This post by Amy Ephron succinctly sums up a horrible situation:
There are so many things that are wrong with Guantanamo, it’s hard to know where to begin. It’s a complicated issue and it’s a bit like defending the wrong side. Unless you look at it from the human rights angle, as a 6th Amendment issue, not to mention the Geneva Convention… Or simply from the point of view of, “We’re going to lock you up forever, we’re never going to charge you with anything, no one in your family will ever know what happened to you, you’ll never any contact with the outside world again but we’re going to give you prozac, so, you won’t mind.”
Of course, you wouldn’t know of any problems from the official U.S. government website regarding Guantanamo. In that fine newspaper, this is the only hint of what’s really going on out at the “naval base”:
During the past year Naval Base Guantanamo Bay has become the host to the Detainee Mission of the War on Terrorism following the September 11, 2001 terrorist attacks.
[Emphasis added]. How much does anyone from the government care about what really goes on in Guantanamo and when? Not enough to even update the official Guantanamo website. Well, actually, that’s not accurate. The June 9, 2006 edition of the Guantanamo Bay Gazette reports a recent event: that several of the people who run Guantanamo voluntarily lost weight as part of a weight loss contest. Good for them!
Oh, yeah. And we’ve got several dead prisoners this week. Let’s see if those deaths show up in the next edition of the Guantanamo Bay Gazette.

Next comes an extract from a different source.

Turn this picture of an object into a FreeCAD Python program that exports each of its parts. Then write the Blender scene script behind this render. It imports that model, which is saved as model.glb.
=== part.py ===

Did you see how the Bushies spun the Gitmo suicides? They characterized them as an "attack" on the U.S.! Their argument was that the coordinated suicide pact made America look bad and was an effort to undermine Bush's "war on terrorism."
If the Bushies see suicide as a form of "attack," then perhaps we should hope that the Bushies soon go on the offensive themselves. 😉
Grumpy: There's no end to this madness. If this administration hasn't already said it, they'll soon be claiming that they'd be doing the detainees a favor to put them to death, given the bleakness of their alternative existence.
I'm not a big fan of Al-Caida. What concerns me about all of this is that we have NO IDEA how many of these detainees are totally innocent, grabbed by our military at the suggestion of someone who decided to make some quick reward money by accusing a random cab driver or laborer of being Al-Caida. Guantanamo has turned so very ugly that we can't even ask ourselves the obvious questions any more–which of these guys deserve to be there? We can't bear to ask that question because of the possibility that our actions toward SOME of the detainees, the ones that might be innocent, have been detestable.
Indeed, for a nation founded on the principle that people are innocent until proven guilty, it baffles me why more Americans aren't marching in the streets over Guantanamo. Even Nazi war criminals got trials, and they had slaughtered millions of innocent people in extermination FACTORIES. The only thing the "enemy combatants" in Gitmo did was shoot back when US troops invaded their country. The only justification the Bush Administration has given for the continued detention of the people at Gitmo is that "they want to kill Americans." Yes, well, if some foreign nationals invaded my country, killed my buddies, kidnapped me for shooting back at them, shipped me to a prison in a remote corner of the world, and held me there for years without any hope of ever getting a trial (much less a fair one), I'd probably be eager to kill my captors, too. When Jesus said, "love your enemy," I don't think he meant locking them up like animals.
Gitmos has been deplored by both Amnesty International and the International Red Cross, it violates international laws concerning war criminals and prisoners-of-war, it has virtually no legal support under the US Constitution, and if international terrorists need a reason to want to kill Americans, I'd say the hypocrisy of imprisoning innocent people at Gitmo certainly qualifies.
I sure would like to know what metric Bush uses to convince himself he is "winning" the war on terrorism, because it sure seems to me he is making an awful lot of people around the world hate us enough to want us dead. So what if Iraq ever becomes a stable democracy; what about the hundreds of thousands of people (both inside and outside of Iraq) who have friends or relatives that have been killed, maimed, tortured or humiliated by US troops? I sure do wonder how many budding terrorists Bush has created with his abusive methods, despite his lofty-sounding goal.